An 8-year-old Israeli wins the European Chess Championship. Let’s talk money now.

Noam Sason, 8, won the European School Chess Championship for children under 9 in Rhodes, Greece. He scored 7 out of 9 and beat players from Turkey, Greece, Georgia, Romania and Ukraine.

Spectators at the 2016 World Chess Championship game in New York’s South Street Seaport

Noam’s success follows his other achievements in chess, as well as the support of his parents. Family support, both moral and financial, seems to be a requirement for young children to excel at chess. This contradicts the common thought that chess, unlike sports that require expensive equipment, such as golf or hockey, is immune to financial barriers. You always need money, apparently. We’ve spoken with chess professionals to try to figure out how much it costs to raise a chess champion, and here’s our napkin budget-scheme.

“If the kid won the U9 championship, he’s probably been studying chess since he was five,” says Nikita Kim, founder of a chess education startup. “At this age talent is predominant and most kids had similar amounts of training, usually two or three hours a week in groups and probably an hour or two a week individually.” After the age of 10, talent is phenomenally important, but the hours you put into your chess career make a difference, and I think those who have made a conscious decision to become chess professionals will the difference,” says Kim.

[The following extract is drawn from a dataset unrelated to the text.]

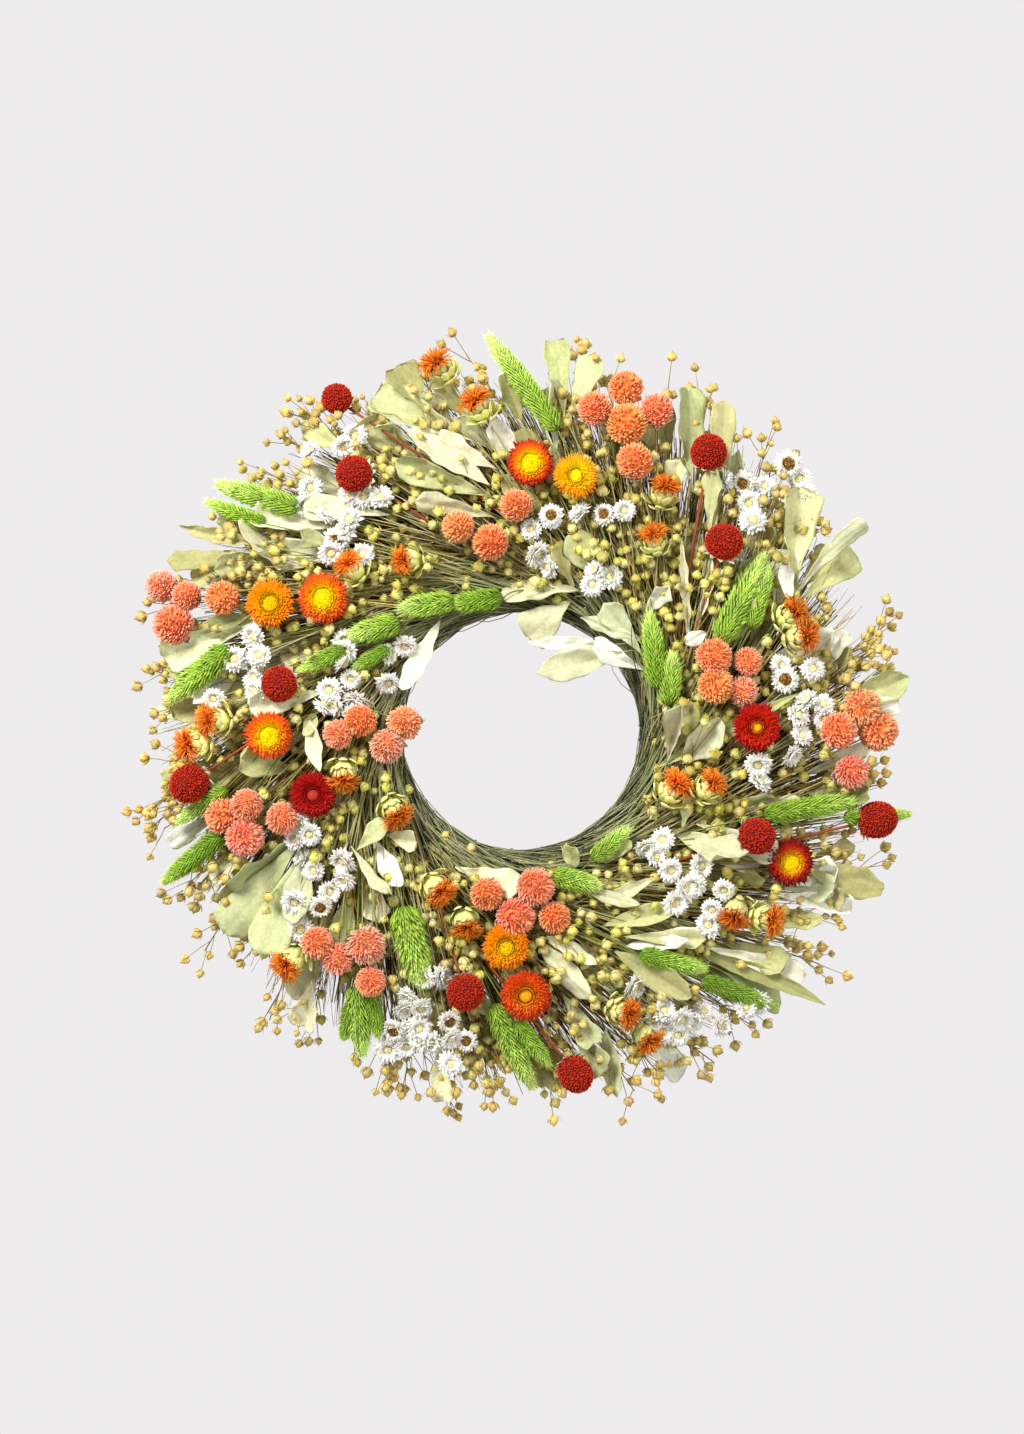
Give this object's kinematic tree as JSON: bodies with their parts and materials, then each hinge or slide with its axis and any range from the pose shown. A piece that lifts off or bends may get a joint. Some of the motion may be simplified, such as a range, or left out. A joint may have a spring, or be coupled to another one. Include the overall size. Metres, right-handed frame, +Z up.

The average group chess lesson for kids can cost around $250 per month, and individual sessions range from $15 to $50 per hour depending on the country. Parents should also attend tournaments at least twice a year, so their children can play in a competitive setting. The average cost of a tournament, including travel and hospitality, is around $1,200 for a family.

Calculation (per year)

Costs Rising
group training $3,000
Individual training $2,000
Tournaments $2,400
Study Aids $200
Total per year $7,600

Sure, chess has proven educational benefits aside from the chance to become a world champion, but it seems the sport has financial barriers to entry: it requires a parent’s commitment to spend at least $22,000 over three years as well as investing time in going to tournaments to give their children a chance to become a chess player.